Many firms that offer innovative solutions are often brushed aside by the archaic decisions by agencies that award contract vehicles acting as gate keepers for who can compete on federal contracts. These processes are designed to treat all firms the same, but therein lies the problem. By restructuring these processes, improvements in competition quality can be realized, as the government can review the experience of firms and what they bring to the government in their totality. If higher quality businesses could qualify for such contracting vehicles and opportunities to compete, value could increase and costs could decrease.
The guidance also fails to provide clear instruction on collaboration, where real opportunities exist to leverage tools and technologies to exchange information with industry and improve knowledge transfer. The ability to leverage Acquisition 2.0 methods, as piloted in the Better Buy Project, demonstrates the potential of these initiatives that can and should be rolled out government-wide in an effort to standardize and improve how the government buys. These collaboration tools can help execute on the OMB guidance, which is to better understand the market, improve requirements development, and create opportunities for increased competition. This will ultimately set the stage for creating a performance-based acquisition construct and allow for a focused approach on oversight and accountability. Acquisition leaders who view these tools and techniques as unrealistic or time-wasters are not only missing out on real opportunities, but also possibly preventing the transformation of the acquisition process into a world-class, 21st century buying organization that these tools could help realize.
Only through the improved caliber of the supplier base can increased competition and quality be achieved, and it is the responsibility of government leaders to not only provide guidance, but the tools and techniques agencies need to accomplish the President’s goals for improving acquisition outcomes.
Jaime – you’ve hit the nail on the head. Quality vs quantity. I’ve been part of many conversations where the focus has been on quantity alone and we need to focus on the requirements definition and market research to ensure we’re getting to the right folks and collaborating with them to get the best ideas for government.
One of the main issues I have seen is with stifling innovation. Many great firms with solutions beneficial to the government are turned away because they are unable to complete the eligibility checklists for government work. A firm’s complete solution package, based on outcomes in their totality, needs to be included in allowing these firms to be eligible for vehicles and contracts.
The more clear and open the government is, the better the selection. The better the selection, the higher the quality.
Unfortunately, I have found three things continuously hindering quality selection:
1. The government person who initiates the requirement often has limited experience. The learning curve is steep for them: SOW, time line, LOE, IGCE, etc. It’s overwhelming. This factor alone squeezes the patience out of what might otherwise be a good process. Even with KO “hand holding,” there is growing tension throughout the process that often produces a “just buy it already!” attitude.

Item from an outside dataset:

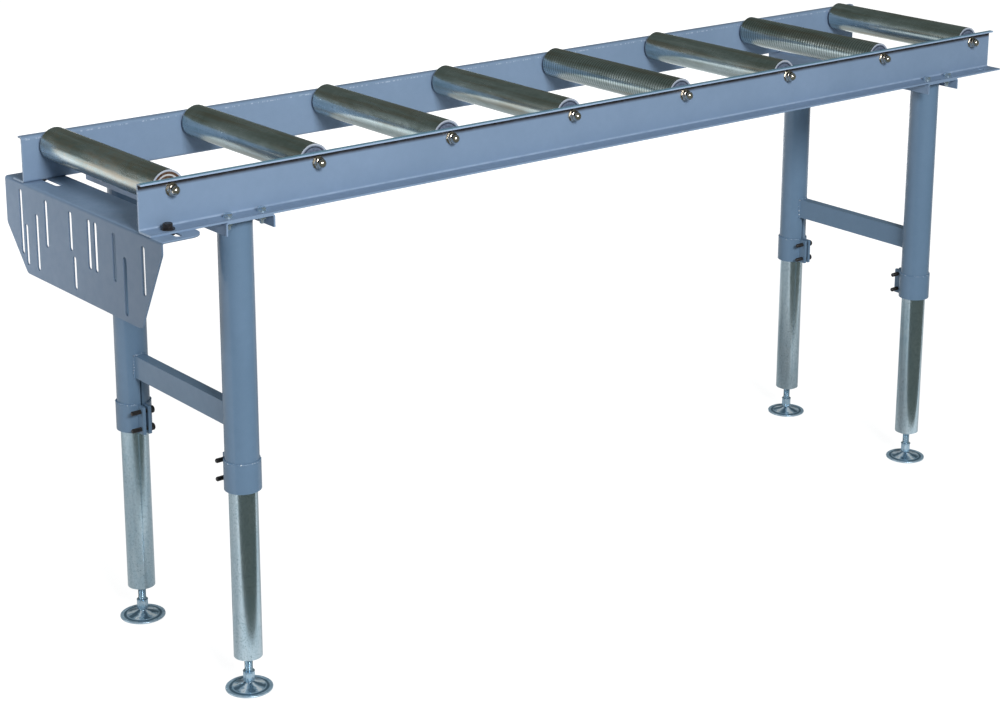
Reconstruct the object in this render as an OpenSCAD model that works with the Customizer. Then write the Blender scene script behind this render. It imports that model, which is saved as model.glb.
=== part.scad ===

2. We keep very little by way of an institutional body of knowledge (think Lego blocks here) that KO’s and requirement generators can draw from, reassemble in rapid fashion, and produce a quality request. Where it does exist, it does so in tribal pockets. In many organization, each acquisition is a “custom job.” While customization is a valid part of the process, there is a lot we can do to leverage re-use and minimize variance and time.

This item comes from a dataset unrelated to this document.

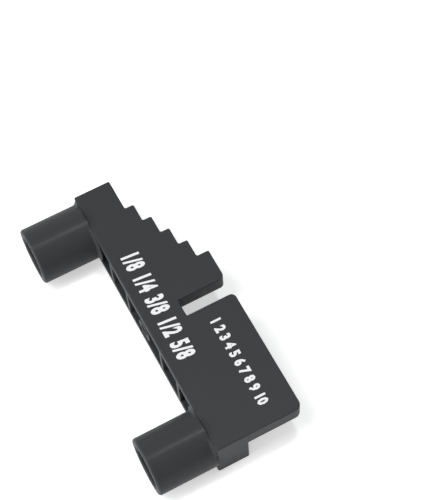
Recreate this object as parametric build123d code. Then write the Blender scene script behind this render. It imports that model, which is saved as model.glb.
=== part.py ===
from build123d import *
from math import radians, tan
import os

# Center finder: a marking gauge moulded in one piece from dark plastic.
# A thick bar carries a stepped plate along its top and two round hollow posts on its other side.
# Against a board's edge, the fence under the plate slides along the edge and the step walls guide the
# pencil. Turned so that the posts straddle the board, the hole midway between them marks the centre line.
#
# Frame: X runs along the bar, the steps lie at its -X end. Y runs from the posts to the plate.
# Z is up, out of the labelled face. The origin is on the axis of the pencil hole, midway between the
# posts, in the face that the posts stand on. All sizes are in millimetres.

INCH = 25.4

# Bar
bar_length = 4 * INCH
bar_thickness = 7 / 16 * INCH

# Plate, measured out from the fence, which is the bar's face under the plate
plate_reach = 3 / 4 * INCH
plate_thickness = INCH / 4

# Steps along the plate's free edge, from the narrow end; the lands between the first and the last are alike
first_offset = 2.0
offset_step = INCH / 8
step_count = 5
first_land = 11.95
last_land = 11.28

# Slot beside the centre line, open at the plate's free edge
slot_lead = 0.4
slot_width = 6.15

# Posts: their undersides are level with the bar's, and they stand proud of its ends and its top
post_diameter = 19.6
post_length = 13 / 16 * INCH
post_proud = 0.95
post_wall = 2.8
post_root_radius = 1.2
post_tip_bevel = 0.5
post_mouth_chamfer = 0.4

# Hole through the middle of the bar for the pencil's sharpened point, with its boss
pencil_hole_diameter = 4.5
pencil_boss_wall = 1.6

# Pockets that core out the bar from the post side
wall = 2.8
web = 2.8
rib_thickness = 1.6
ribs_each_side = 2
outer_rib_to_post = 8.15
pocket_corner_radius = 0.6
draft_angle = 0.75

# Rounding
step_corner_radius = 0.6
bar_corner_radius = 0.6
slot_inner_radius = 0.4
slot_mouth_radius = 1.8
flap_corner_radius = 2.4
edge_radius = 0.4

# Places that follow from the sizes above
half_length = bar_length / 2
post_radius = post_diameter / 2
top_z = post_radius - post_proud
bottom_z = -post_radius
bar_height = top_z - bottom_z
post_x = half_length + post_proud - post_radius
plate_edge_y = bar_thickness + plate_reach
first_step_y = bar_thickness + first_offset
slot_near_x = -slot_lead
slot_far_x = slot_near_x + slot_width
land = (half_length - slot_lead - first_land - last_land) / (step_count - 1)
rib_pitch = (post_x - post_radius - outer_rib_to_post) / ribs_each_side
pocket_depth = bar_thickness - web
pencil_hole_radius = pencil_hole_diameter / 2
pencil_boss_radius = pencil_hole_radius + pencil_boss_wall

# The plane of the face that the posts stand on: its x is the part's X and its y the part's Z
POST_FACE = Plane(origin=(0, 0, 0), x_dir=(1, 0, 0), z_dir=(0, -1, 0))


def rounded_face(corners):
    """A face through corners given as (x, y, radius), in order around it."""
    points = [(x, y) for x, y, radius in corners]
    radii = [radius for x, y, radius in corners]
    return make_face(FilletPolyline(*points, radius=radii, close=True))


def plan_corners():
    """Corners of the tool seen from above, from the narrow end of the post face."""
    corners = [
        (-half_length, 0, bar_corner_radius),
        (-half_length, first_step_y, step_corner_radius),
    ]
    for step in range(step_count):
        x = -half_length + first_land + step * land
        wall_y = first_step_y + step * offset_step
        next_y = first_step_y + (step + 1) * offset_step
        if step == step_count - 1:
            next_y = plate_edge_y
        corners.append((x, wall_y, step_corner_radius))
        corners.append((x, next_y, step_corner_radius))
    corners += [
        (slot_near_x, plate_edge_y, slot_mouth_radius),
        (slot_near_x, first_step_y, slot_inner_radius),
        (slot_far_x, first_step_y, slot_inner_radius),
        (slot_far_x, plate_edge_y, slot_mouth_radius),
        (half_length, plate_edge_y, flap_corner_radius),
        (half_length, 0, bar_corner_radius),
    ]
    return corners


def bar_corners():
    """Corners of the bar seen from above."""
    return [
        (-half_length, 0, bar_corner_radius),
        (-half_length, bar_thickness, bar_corner_radius),
        (half_length, bar_thickness, bar_corner_radius),
        (half_length, 0, bar_corner_radius),
    ]


def bar_and_plate():
    """The L-shaped body: the stepped plate over the fence, with its rims rounded."""
    plate = extrude(Pos(0, 0, top_z - plate_thickness) * rounded_face(plan_corners()), plate_thickness)
    bar = extrude(Pos(0, 0, bottom_z) * rounded_face(bar_corners()), bar_height)
    body = plate + bar
    top_rim = body.faces().sort_by(Axis.Z)[-1].outer_wire().edges()
    bottom_rim = body.faces().sort_by(Axis.Z)[0].outer_wire().edges()
    return fillet(top_rim + bottom_rim, edge_radius)


def post(x):
    """One post, with a small bevel around its tip."""
    shank = extrude(POST_FACE * Pos(x, 0) * Circle(post_radius), post_length)
    tip = shank.edges().sort_by(Axis.Y)[0]
    return chamfer(tip, post_tip_bevel)


def post_flare(x):
    """The concave flare at a post's root, cut off level with the bar's ends, top and underside."""
    reach = post_root_radius
    with BuildSketch(Plane.XY) as profile:
        with Locations((post_radius + reach / 2, -reach / 2)):
            Rectangle(reach, reach)
        with Locations((post_radius + reach, -reach)):
            Circle(reach, mode=Mode.SUBTRACT)
    ring = Pos(x, 0, 0) * revolve(profile.sketch, Axis.Y)
    keep = Pos(0, -reach / 2, (top_z + bottom_z) / 2) * Box(bar_length, reach, bar_height)
    return ring & keep


def pockets():
    """The hollows between the ribs, tapered so that the moulding leaves its tool."""
    height = bar_height - 2 * wall
    middle = Pos(0, (top_z + bottom_z) / 2)
    area = middle * Rectangle(2 * post_x, height)
    for side in (-1, 1):
        area -= Pos(side * post_x, 0) * Circle(post_radius)
        for rib in range(1, ribs_each_side + 1):
            area -= Pos(side * rib * rib_pitch, 0) * Rectangle(rib_thickness, 2 * bar_height)
    tools = []
    for face in area.faces():
        rounded = fillet(face.vertices(), pocket_corner_radius)
        tools.append(extrude(POST_FACE * rounded, -pocket_depth, taper=draft_angle))
    return tools


def post_bore(x):
    """The hollow of one post, from its bevelled mouth to the web, slightly narrower at its closed end."""
    mouth_radius = post_radius - post_wall
    mouth_y = -post_length
    end_radius = mouth_radius - (post_length + pocket_depth) * tan(radians(draft_angle))
    outline = Polyline(
        (0, mouth_y),
        (mouth_radius + post_mouth_chamfer, mouth_y),
        (mouth_radius, mouth_y + post_mouth_chamfer),
        (end_radius, pocket_depth),
        (0, pocket_depth),
        close=True,
    )
    return Pos(x, 0, 0) * revolve(make_face(outline), Axis.Y)


def pencil_boss():
    """The boss that carries the pencil's hole through the middle pocket, level with the ribs."""
    return extrude(POST_FACE * Circle(pencil_boss_radius), -pocket_depth, taper=-draft_angle)


def pencil_hole():
    """The hole for the pencil's point, with the pencil's way kept clear as far as the plate reaches."""
    return extrude(POST_FACE * Circle(pencil_hole_radius), -plate_edge_y)


def center_finder():
    part = bar_and_plate()
    for side in (-1, 1):
        part += post(side * post_x)
        part += post_flare(side * post_x)
    for pocket in pockets():
        part -= pocket
    for side in (-1, 1):
        part -= post_bore(side * post_x)
    part += pencil_boss()
    part -= pencil_hole()
    return part


os.makedirs("parts", exist_ok=True)
finder = center_finder()
finder.label = "center_finder"
export_step(finder, "parts/center_finder.step")
print("solids", len(finder.solids()), "volume", round(finder.volume, 1), "valid", finder.is_valid)
print("box", finder.bounding_box())
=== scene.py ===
import math

import bmesh
import bpy
from mathutils import Euler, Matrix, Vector


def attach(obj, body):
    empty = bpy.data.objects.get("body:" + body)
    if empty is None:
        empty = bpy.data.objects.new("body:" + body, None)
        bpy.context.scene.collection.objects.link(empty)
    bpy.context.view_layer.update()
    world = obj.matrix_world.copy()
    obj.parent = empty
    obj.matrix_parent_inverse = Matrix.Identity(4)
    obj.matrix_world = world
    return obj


MM = 0.001

# The labelled face and the lowest point of the part, in metres
LABELLED_FACE_Z = 8.85 * MM
FLOOR_Z = -9.8 * MM

# Camera: where it looks, from which side and height, how far off and how much it is rolled
LOOK_AT = Vector((-10.7, 31.7, 8.85)) * MM
CAMERA_AZIMUTH = math.radians(-23.4)
CAMERA_ELEVATION = math.radians(62.7)
CAMERA_DISTANCE = 504.7 * MM
CAMERA_ROLL = math.radians(-5.1)
LENS_MM = 111.5
SENSOR_MM = 36

# Rows of print on the labelled face. left, low, length and height are in millimetres. The rest is in the
# font's own units. Much finer curve steps make the thickened outlines cross themselves in tight corners.
OFFSETS_PRINT = {
    "text": "1/8 1/4 3/8 1/2 5/8",
    "left": -22.8,
    "low": 3.4,
    "length": 41.6,
    "height": 6.5,
    "slant": 0.15,
    "thicken": 0.045,
    "curve_steps": 3,
    "letter_gap": 1.14,
    "word_gap": 1.4,
}
SCALE_PRINT = {
    "text": "1 2 3 4 5 6 7 8 9 10",
    "left": 11.5,
    "low": 18.3,
    "length": 32.7,
    "height": 4.0,
    "slant": 0.0,
    "thicken": 0.050,
    "curve_steps": 2,
    "letter_gap": 1.04,
    "word_gap": 1.15,
}
PRINT_BELOW = 0.01 * MM
PRINT_ABOVE = 0.02 * MM
PRINT_MERGE = 0.001 * MM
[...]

3. A phenomenon I refer to as a “superiority complex” prevents us from realizing a lot of value. I once had a senior acquisition professional say to me “Contractors are like pencils. If one breaks or gets dull, you just throw them away and get another one.” This kind of thinking is self-destructive & prevents us from seeing value – even when a wide range of value is right in front of us.
To some extent, I believe that competition is there and would naturally bloom in the right system. We just don’t get past ourselves enough to see it, nurture it, and harvest it.
You are correct in that requirements development is a fundamental issue. This goes to training in a holistic approach, in addition to ensuring open and productive communication between programs and contracting. I believe the Web 2.0 tools and the Gov 2.0 initiatives can go a long way to leveraging this need. The comment about contractors being pencils is disturbing and disappointing on many levels, but that is not a unique thought process. Culture is another important factor that needs to be reformed, through thoughtful and inclusive leadership.